We typically argue in the early stage of industry or product life cycles firms will battle it out to produce the dominant technology, and the winner(s) will then ride the growth wave as consumers rush in and profits soar. Finding data on such processes it not always easy.

The two slides discussed in this Techcrunch blog post looking at the uptake and impact of Apple’s iPhone and iTouch are illuminating.

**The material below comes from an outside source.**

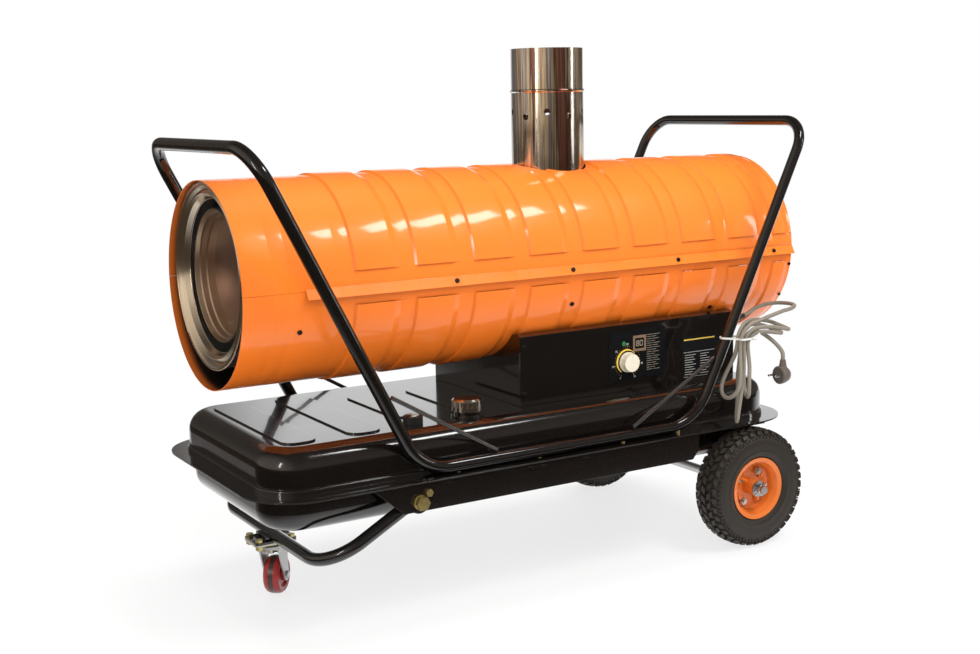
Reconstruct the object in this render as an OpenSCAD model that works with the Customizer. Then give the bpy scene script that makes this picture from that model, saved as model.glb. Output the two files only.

The first shows the speed at which various comparable technologies were taken up in their respective markets (in (admittedly crude) terms of number of products shipped):

Source: Morgan Stanley Internet analyst Mary Meeker vis Techcrunch

Source: Morgan Stanley Internet analyst Mary Meeker vis Techcrunch

What is apparent is the huge appetite for Apple’s new offerings relative to (i) its big competitor in the smartphone domain (Blackberry) and (ii) their precursors in the i-world, the iPod. No wonder Apple is more profitable than ever. Of course, you could also argue that Apple is leveraging off the harder fought gains of these precedents in terms of building consumer interest and confidence with such products… but that IS what the life-cycle idea argues too.

A neat little aside to this discussion is seeing what impact such huge market growth has on suppliers/complements. This slide looks at the upswing in mobile data traffic on the major telecoms network in the US:

Source: Morgan Stanley Internet analyst Mary Meeker vis Techcrunch

Source: Morgan Stanley Internet analyst Mary Meeker vis Techcrunch

Now that’s a nice trickle-down effect!

Beware of extrapolation

September 8, 2009

Good strategic decisions rely on good data, or at least logical data. I can’t help but think the extrapolation in this article is misguided and overstated:

…a survey by apps company AppsFire has found the average owner spends $US80 on apps for their iPhones.

Multiply this by the 45 million owners across the globe (and adjust for the 7% of users who prefer to only use free apps) and the market is worth a whopping US$3.3 billion, the company says.

The scope for multiplicative errors here is enormous. If the average spend is even 20% less (and I suspect is substantially less than that), and the percentage of users who prefer to only use free apps is 10% (again, I suspect it is much more), this market would only worth $2.6 billion.

The datasource here is very weak (1200 users) and sample representativeness highly dubious.

Firms should avoid such overt optimism wherever possible. A good strategy considers the worse possible (yet reasonable) external environment, as well as the best.